As I did, substract all elements of array from largest element and add the results of each substractions (Find least number of cubes of ground needed to make all columns in level). If sum is less than m then “No” and if equal to m then “Yes” and if greater than m then check whether (m - sum) is divisible by n or not. If divisible (level of each columns can be further increased by (m - sum)/n) then “Yes” otherwise “No”. http://www.codechef.com/viewsolution/4955148

As already stated, there were weak test cases for this problem. Some people haven’t checked for the second condition that final value of all elements should be greater than or equal to max element of the original array. E.g. for the first sample case:

5 7

3 3 4 2 1

We have sum=13, m=7 and n=5. So here, (sum+m)%n = 20%5 = 0 and hence some people report answer as ‘Yes’ which is incorrect.

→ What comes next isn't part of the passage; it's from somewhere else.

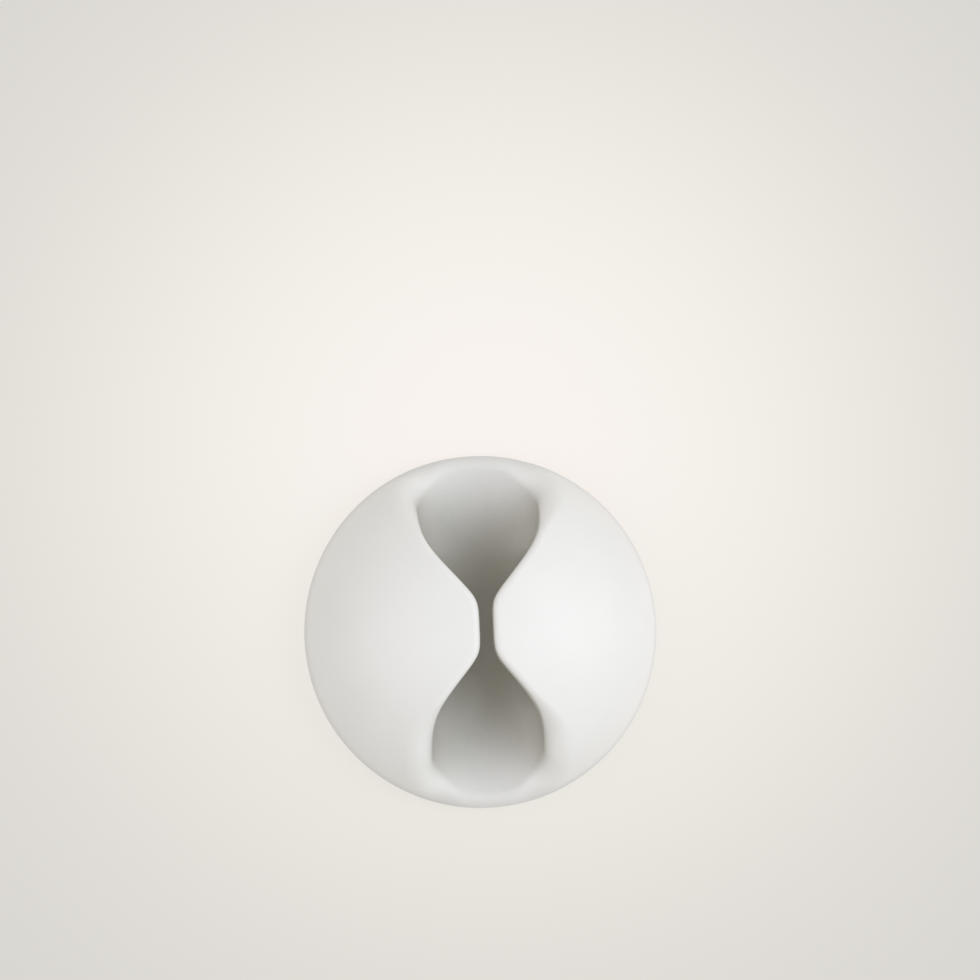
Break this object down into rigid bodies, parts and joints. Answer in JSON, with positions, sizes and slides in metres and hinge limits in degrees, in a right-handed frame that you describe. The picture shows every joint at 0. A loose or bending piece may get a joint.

If however we are given m=2 for above case, (sum+m)%n = 15%5 = 0 but still answer is ‘No’ because here (sum+m)/n = 15/5 = 3 is not greater than or equal to 4 (which was the max element in the array).

#include<stdio.h>
int main() {
int t, n, m, sum, highest, i, num, reqd;
scanf("%d", &t);
while (t-- > 0) {
highest = 0;
sum = 0;
i = 0;
scanf("%d%d", &n, &m);
while (i < n) {
scanf("%d", &num);
sum += num;
highest = (num > highest) ? num : highest;
i++;
}
reqd = (highest * n) - sum;
if (reqd > m) {
// If reqd number of blocks is more than available.
printf("NO\n");
} else if ((m - reqd) % n == 0) {
// If after making all columns equal to height of tallest column,
// remaining is equally distributable amongst them.
printf("YES\n");
} else {
printf("NO\n");
}
}
return 0;
}

I did it with the same logic, and now I have a question that even though you stated a weak case here, how come the judge accepted the solution? SERPLinker

Can anybody please tell what is the need for checking condition (m-sum) divisible by n? Why can’t we simply check the condition sum==m as we have to use EXACTLY m blocks. Plz help. Getting a WA.

First find the max of the array then find sum of how many each element of the array is short of max element…if this sum is greater than m then its false…otherwise check condition (m - sum) %n ==0
if it is true print yes else print false

For this case: N = 6, A = [1, 12, 12, 12, 12, 12], M = 5
sum(A) + M = 61 + 5 = 66.
Now 66 IS divisible by 6, so your solution would say “Yes” when clearly the answer is “No”. Unless I am missing something we got weak test-cases here.

@grebenesieh: I did it with the same logic, and now I have a question that even though you stated a weak case here, how come the judge accepted the solution?

Like I said, “weak test-cases”. Your code isn’t checked by some AI for correctness, it is just ran against a set of pre-defined inputs and if it gives the expected answer every time you get an accepted result. Clearly, the example I give above (or any variation of it) is not a part of their pre-defined inputs.